Directions:
Only the lines from the one containing "# The collar, with a hole for each tang." down to the one containing "return low, high" should be printed, exactly as they stand, ends included.

Recorded information:
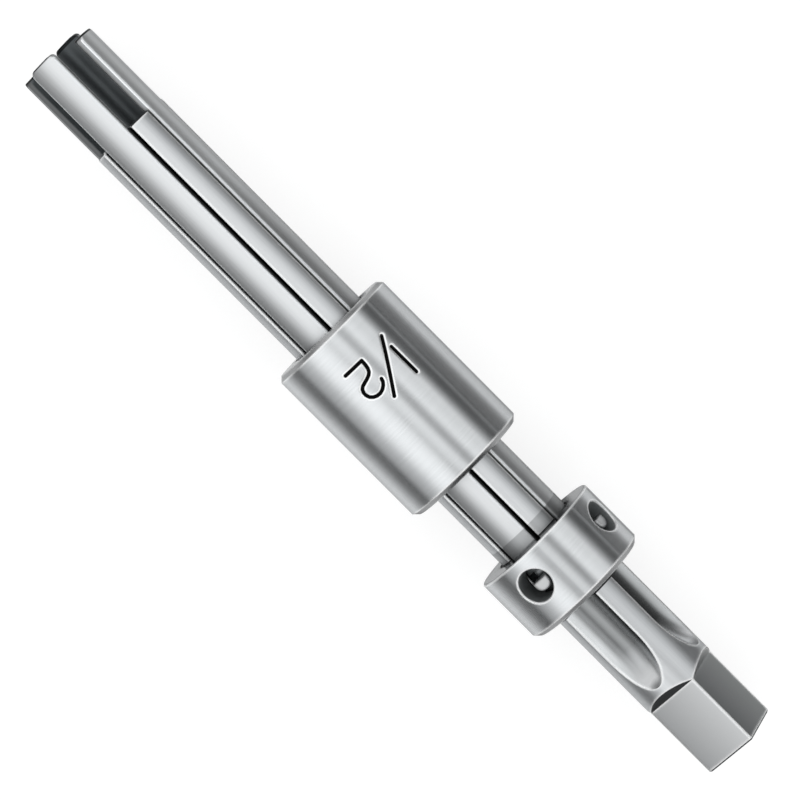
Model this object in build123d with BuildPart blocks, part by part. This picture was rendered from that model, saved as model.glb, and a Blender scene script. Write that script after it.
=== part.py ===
from build123d import *
import os

# Tap extractor for a 1/2 inch, four-flute tap: a steel holder with four grooves and a square drive, four
# fingers that lie in the grooves, a collar that carries the fingers and a sleeve that keeps them in.
# Millimetres. The tool lies along X with the finger tips towards +X, resting on collar and sleeve at Z = 0.
# A station is a distance along the tool from the end face of the square, and a turn is an angle about its
# axis, in degrees from the top towards -Y.

# Holder: a turned bar.
bar_diameter = 10.2
holder_length = 100.3
nose_chamfer = 0.2
end_edge = 0.2

# Holder: the square drive, four flats that leave its corners on the bar's surface. The square is milled in a
# set-up of its own, a few degrees out of line with the grooves.
square_size = 7.22
square_length = 9.85
square_turn = -5.4
shoulder_length = 1.15

# Holder: the grooves, milled with a round-edged cutter that runs out to the surface.
groove_radius = 2.9
groove_depth = 2.1
groove_end = 18.2
cutter_radius = 10.5

# Fingers: strips with an outer face like the bar's, two flat sides and a round inner face like the groove's.
# They are ground to length one by one, so they reach out past the nose by slightly different lengths.
finger_reaches = [12.15, 11.35, 12.35, 12.05]
finger_side_gap = 0.6
finger_floor_gap = 0.1
finger_drop = 0.1
finger_edge = 0.12
finger_corner = 0.8

# Fingers: the tang, the narrowed rear end bent outwards into the collar's hole.
tang_width = 2.1
tang_inset = 0.25
tang_height = 2.4
tang_rounding = 0.9
tang_bend_radius = 0.3
tang_setback = 0.52
tang_edge = 0.15
neck_length = 0.5

# Collar: a ring with a radial hole for each tang. The tangs have play in the holes, and the collar stands
# turned a little to one side of them.
collar_diameter = 16.6
collar_length = 8.8
collar_station = 25.3
collar_turn = -3.4
collar_front_chamfer = 0.15
collar_rear_chamfer = 0.6
hole_diameter = 4.2
hole_setback = 3.6
hole_edge = 0.12

# Sleeve: a plain tube.
sleeve_diameter = 16.6
sleeve_length = 22.6
collar_sleeve_gap = 11.1
sleeve_chamfer = 0.6
bore_chamfer = 0.3

# The sliding fit of collar and sleeve on the bar, on the radius.
running_clearance = 0.05

# The tool is round where it lies, so it rests rolled: the upper finger leans this far towards +Y.
lying_roll = 22.0

# How far a cut runs past the surface that it opens.
overrun = 1.0

# Sizes that follow from those above.
finger_turns = [quarter - lying_roll for quarter in (0, 90, 180, 270)]
bar_radius = bar_diameter / 2
core_radius = bar_radius - groove_depth
tip_station = holder_length + max(finger_reaches)
axis_height = max(collar_diameter, sleeve_diameter) / 2
tool_axis = Axis((0, 0, axis_height), (1, 0, 0))
bore_radius = bar_radius + running_clearance
groove_centre = core_radius + groove_radius
opening_height = (bar_radius**2 + groove_centre**2 - groove_radius**2) / (2 * groove_centre)
opening_width = 2 * (bar_radius**2 - opening_height**2) ** 0.5
finger_width = opening_width - 2 * finger_side_gap
finger_outer = bar_radius - finger_drop
finger_inner = core_radius + finger_floor_gap
collar_front = collar_station + collar_length
hole_station = collar_front - hole_setback
sleeve_station = collar_front + collar_sleeve_gap
tang_station = hole_station - tang_setback
tang_front = finger_outer - tang_inset
tang_back = finger_inner + tang_inset
tang_thickness = tang_front - tang_back
bend_station = tang_station + tang_thickness / 2 + tang_bend_radius
neck_station = bend_station + neck_length


def at(station):
    """X of a station."""
    return station - tip_station / 2


def across(station, turn=0):
    """Plane square to the tool's axis, its Y axis pointing out through the finger at this turn."""
    side = Vector(0, 1, 0).rotate(Axis.X, turn)
    return Plane(origin=(at(station), 0, axis_height), x_dir=side, z_dir=(1, 0, 0))


def along(turn=0):
    """Plane through the tool's axis, X along the tool, its Y axis pointing out through the finger at this turn."""
    normal = Vector(0, -1, 0).rotate(Axis.X, turn)
    return Plane(origin=(0, 0, axis_height), x_dir=(1, 0, 0), z_dir=normal)


def outwards(station, turn):
    """Plane on the tool's axis that faces out through the finger at this turn."""
    direction = Vector(0, 0, 1).rotate(Axis.X, turn)
    return Plane(origin=(at(station), 0, axis_height), x_dir=(1, 0, 0), z_dir=direction)


def turned_ring(start, end, radius, rear_chamfer, front_chamfer):
    """Half section of a ring that runs on the bar, chamfered outside and in its bore."""
    with BuildSketch(along()) as section:
        with BuildLine():
            Polyline(
                (at(start), bore_radius + bore_chamfer),
                (at(start), radius - rear_chamfer),
                (at(start + rear_chamfer), radius),
                (at(end - front_chamfer), radius),
                (at(end), radius - front_chamfer),
                (at(end), bore_radius + bore_chamfer),
                (at(end - bore_chamfer), bore_radius),
                (at(start + bore_chamfer), bore_radius),
                close=True,
            )
        make_face()
    return section.sketch


def finger(reach):
    """A finger that stands at the top and reaches this far past the nose."""
    with BuildPart() as strip:
        # The strip fits the groove and has rounded corners at the tip.
        with BuildSketch(across(neck_station)):
            with Locations((0, groove_centre)):
                Circle(groove_centre - finger_inner)
            Circle(finger_outer, mode=Mode.INTERSECT)
            Rectangle(finger_width, 2 * finger_outer, mode=Mode.INTERSECT)
        extrude(amount=holder_length + reach - neck_station)
        tip_corners = strip.faces().sort_by(Axis.X)[-1].edges().filter_by(Axis.Z)
        fillet(tip_corners, finger_corner)
        long_faces = strip.faces().filter_by(GeomType.CYLINDER).sort_by(SortBy.AREA)[-2:]
        outline = long_faces[0].edges() + long_faces[1].edges()
        fillet(outline.sort_by(Axis.X)[2:], finger_edge)

        # The tang is flat in front and round behind, swept back from the strip and up into the collar.
        with BuildSketch(across(neck_station)) as tang:
            with Locations((0, tang_back)):
                Rectangle(tang_width, tang_thickness, align=(Align.CENTER, Align.MIN))
            rounding = min(tang_rounding, 0.45 * tang_width, 0.9 * tang_thickness)
            fillet(tang.vertices().group_by(Axis.Y)[0], rounding)
        tang_middle = (tang_front + tang_back) / 2
        bend_middle = tang_front + tang_bend_radius
        with BuildLine(along()) as route:
            Line((at(neck_station), tang_middle), (at(bend_station), tang_middle))
            JernArc((at(bend_station), tang_middle), (-1, 0), bend_middle - tang_middle, -90)
            Line((at(tang_station), bend_middle), (at(tang_station), bar_radius + tang_height))
        sweep(tang.sketch, path=route.line)
        chamfer(strip.faces().sort_by(Axis.Z)[-1].edges(), tang_edge)
    return strip.part


os.makedirs("parts", exist_ok=True)

# The holder is turned, with a small chamfer at the nose.
with BuildPart() as holder:
    with BuildSketch(along()):
        with BuildLine():
            Polyline(
                (at(0), 0),
                (at(0), bar_radius),
                (at(holder_length - nose_chamfer), bar_radius),
                (at(holder_length), bar_radius - nose_chamfer),
                (at(holder_length), 0),
                close=True,
            )
        make_face()
    revolve(axis=tool_axis)

    # Each groove runs straight back from the nose, and then the cutter's own round leads it out.
    cutter_height = core_radius + cutter_radius
    for turn in finger_turns:
        groove_plane = across(groove_end, turn)
        with BuildSketch(groove_plane) as groove:
            with Locations((0, groove_centre)):
                Circle(groove_radius)
        extrude(amount=holder_length - groove_end, mode=Mode.SUBTRACT)
        cutter_axis = Axis(groove_plane.from_local_coords((0, cutter_height, 0)), groove_plane.x_dir)
        revolve(groove.sketch, axis=cutter_axis, revolution_arc=90, mode=Mode.SUBTRACT)

    # The four flats of the square are broken at the end face by a small 45 degree edge. At their other end they
    # rise in a slope, cut here to twice its height to pass the bar's surface.
    flat_height = square_size / 2
    slope_height = 2 * (bar_radius - flat_height)
    slope_length = 2 * shoulder_length
    for turn in finger_turns:
        with BuildSketch(along(turn + square_turn)):
            with BuildLine():
                Polyline(
                    (at(-overrun), flat_height - end_edge - overrun),
                    (at(end_edge), flat_height),
                    (at(square_length), flat_height),
                    (at(square_length + slope_length), flat_height + slope_height),
                    (at(-overrun), flat_height + slope_height),
                    close=True,
                )
            make_face()
        extrude(amount=bar_radius, both=True, mode=Mode.SUBTRACT)
holder.part.label = "holder"
export_step(holder.part, "parts/holder.step")

# The four fingers. The first is the upper one, and they follow each other by quarter turns.
for number, (turn, reach) in enumerate(zip(finger_turns, finger_reaches), start=1):
    with BuildPart() as turned_finger:
        add(finger(reach).rotate(tool_axis, turn))
    turned_finger.part.label = f"finger_{number}"
    export_step(turned_finger.part, f"parts/finger_{number}.step")

# The collar, with a hole for each tang.
with BuildPart() as collar:
    ring = turned_ring(
        collar_station, collar_front, collar_diameter / 2, collar_rear_chamfer, collar_front_chamfer
    )
    revolve(ring, axis=tool_axis)
    for turn in finger_turns:
        with BuildSketch(outwards(hole_station, turn + collar_turn)):
            Circle(hole_diameter / 2)
        extrude(amount=collar_diameter, mode=Mode.SUBTRACT)
    outside = collar.faces().filter_by(GeomType.CYLINDER).sort_by(SortBy.AREA)[-1]
    hole_rims = [edge for wire in outside.inner_wires() for edge in wire.edges()]
    chamfer(hole_rims, hole_edge)
collar.part.label = "collar"
export_step(collar.part, "parts/collar.step")

# The sleeve.
with BuildPart() as sleeve:
    ring = turned_ring(
        sleeve_station, sleeve_station + sleeve_length, sleeve_diameter / 2, sleeve_chamfer, sleeve_chamfer
    )
    revolve(ring, axis=tool_axis)
sleeve.part.label = "sleeve"
export_step(sleeve.part, "parts/sleeve.step")
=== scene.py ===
import math

import bpy
import numpy as np
from mathutils import Matrix, Vector


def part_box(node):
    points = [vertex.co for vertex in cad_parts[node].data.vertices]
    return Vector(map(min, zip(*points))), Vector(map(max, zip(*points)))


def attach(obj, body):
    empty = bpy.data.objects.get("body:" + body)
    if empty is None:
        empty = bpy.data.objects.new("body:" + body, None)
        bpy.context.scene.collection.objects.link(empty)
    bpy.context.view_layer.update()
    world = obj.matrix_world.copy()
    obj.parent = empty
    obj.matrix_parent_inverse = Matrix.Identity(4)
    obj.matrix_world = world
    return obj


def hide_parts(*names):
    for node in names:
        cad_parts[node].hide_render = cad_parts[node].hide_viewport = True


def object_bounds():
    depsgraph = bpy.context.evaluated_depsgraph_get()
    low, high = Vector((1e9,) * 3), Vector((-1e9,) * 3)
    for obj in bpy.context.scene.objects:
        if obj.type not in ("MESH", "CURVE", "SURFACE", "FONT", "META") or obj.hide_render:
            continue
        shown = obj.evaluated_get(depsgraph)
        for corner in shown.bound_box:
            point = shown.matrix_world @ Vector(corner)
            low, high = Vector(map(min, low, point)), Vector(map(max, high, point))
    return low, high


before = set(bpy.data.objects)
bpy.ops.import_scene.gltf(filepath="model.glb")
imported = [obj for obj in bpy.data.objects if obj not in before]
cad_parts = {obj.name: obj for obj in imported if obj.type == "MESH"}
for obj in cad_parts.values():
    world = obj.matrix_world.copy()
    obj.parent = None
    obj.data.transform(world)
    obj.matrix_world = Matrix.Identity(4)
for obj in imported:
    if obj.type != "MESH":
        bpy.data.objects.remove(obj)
cad_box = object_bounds()
scene = bpy.context.scene
scene.view_settings.view_transform = "Standard"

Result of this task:
# The collar, with a hole for each tang.
with BuildPart() as collar:
    ring = turned_ring(
        collar_station, collar_front, collar_diameter / 2, collar_rear_chamfer, collar_front_chamfer
    )
    revolve(ring, axis=tool_axis)
    for turn in finger_turns:
        with BuildSketch(outwards(hole_station, turn + collar_turn)):
            Circle(hole_diameter / 2)
        extrude(amount=collar_diameter, mode=Mode.SUBTRACT)
    outside = collar.faces().filter_by(GeomType.CYLINDER).sort_by(SortBy.AREA)[-1]
    hole_rims = [edge for wire in outside.inner_wires() for edge in wire.edges()]
    chamfer(hole_rims, hole_edge)
collar.part.label = "collar"
export_step(collar.part, "parts/collar.step")

# The sleeve.
with BuildPart() as sleeve:
    ring = turned_ring(
        sleeve_station, sleeve_station + sleeve_length, sleeve_diameter / 2, sleeve_chamfer, sleeve_chamfer
    )
    revolve(ring, axis=tool_axis)
sleeve.part.label = "sleeve"
export_step(sleeve.part, "parts/sleeve.step")
=== scene.py ===
import math

import bpy
import numpy as np
from mathutils import Matrix, Vector


def part_box(node):
    points = [vertex.co for vertex in cad_parts[node].data.vertices]
    return Vector(map(min, zip(*points))), Vector(map(max, zip(*points)))


def attach(obj, body):
    empty = bpy.data.objects.get("body:" + body)
    if empty is None:
        empty = bpy.data.objects.new("body:" + body, None)
        bpy.context.scene.collection.objects.link(empty)
    bpy.context.view_layer.update()
    world = obj.matrix_world.copy()
    obj.parent = empty
    obj.matrix_parent_inverse = Matrix.Identity(4)
    obj.matrix_world = world
    return obj


def hide_parts(*names):
    for node in names:
        cad_parts[node].hide_render = cad_parts[node].hide_viewport = True


def object_bounds():
    depsgraph = bpy.context.evaluated_depsgraph_get()
    low, high = Vector((1e9,) * 3), Vector((-1e9,) * 3)
    for obj in bpy.context.scene.objects:
        if obj.type not in ("MESH", "CURVE", "SURFACE", "FONT", "META") or obj.hide_render:
            continue
        shown = obj.evaluated_get(depsgraph)
        for corner in shown.bound_box:
            point = shown.matrix_world @ Vector(corner)
            low, high = Vector(map(min, low, point)), Vector(map(max, high, point))
    return low, high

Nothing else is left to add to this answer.